General information
- Type: Glider
- National origin: United States
- Designer: Richard C. Monaghan
- Status: Production completed
- Number built: One

History
- First flight: May 1973

= Monaghan Osprey =

American glider

The Monaghan Osprey is an American mid-wing, single-seat, T-tailed, FAI Standard Class glider that was designed and constructed by Richard C. Monaghan of Pearblossom, California.

==Design and development==
Monaghan's design goals for the Osprey were safety, ease of assembly, ease of transport via trailer and competitive performance with contemporary standard class machines. He built the aircraft over a period of three years, with help from his wife Rosan. He first flew the Osprey in May 1973, indicating that it met all the design goals, but "I am sure if were to do it again I would do better".

The Osprey fuselage is of aluminium construction, with a fiberglass and foam sandwich forward fuselage and cockpit area. The monowheel landing gear is retractable.

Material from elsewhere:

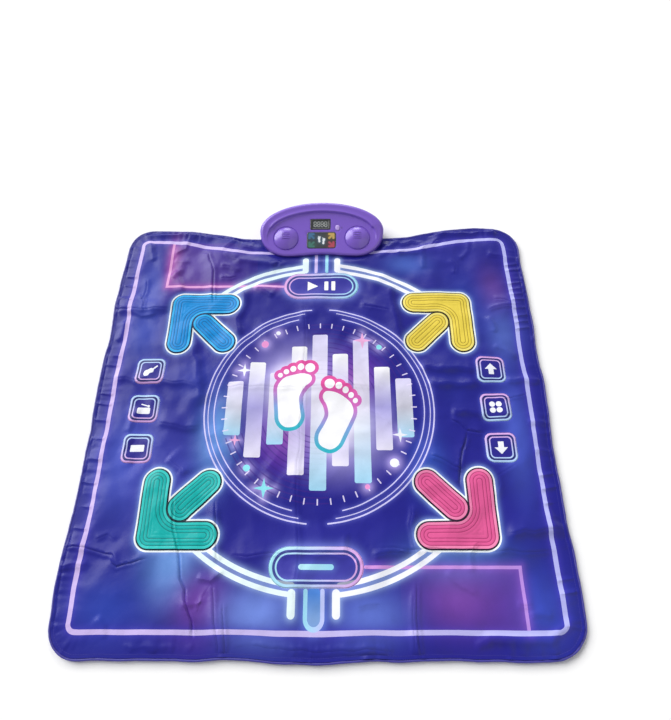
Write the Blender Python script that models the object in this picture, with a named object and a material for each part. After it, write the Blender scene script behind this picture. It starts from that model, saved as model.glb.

The metal wing features 90° flaps and employs a Wortmann FX 60-163 at the wing root becoming a Wortmann FX 60-126 at the wing tip.

The aircraft is registered with the Federal Aviation Administration in the Experimental - Amateur Built category.

==Operational history==
In June 2011, 38 years after it first flew, the Osprey remained registered to the designer and his wife as co-partners.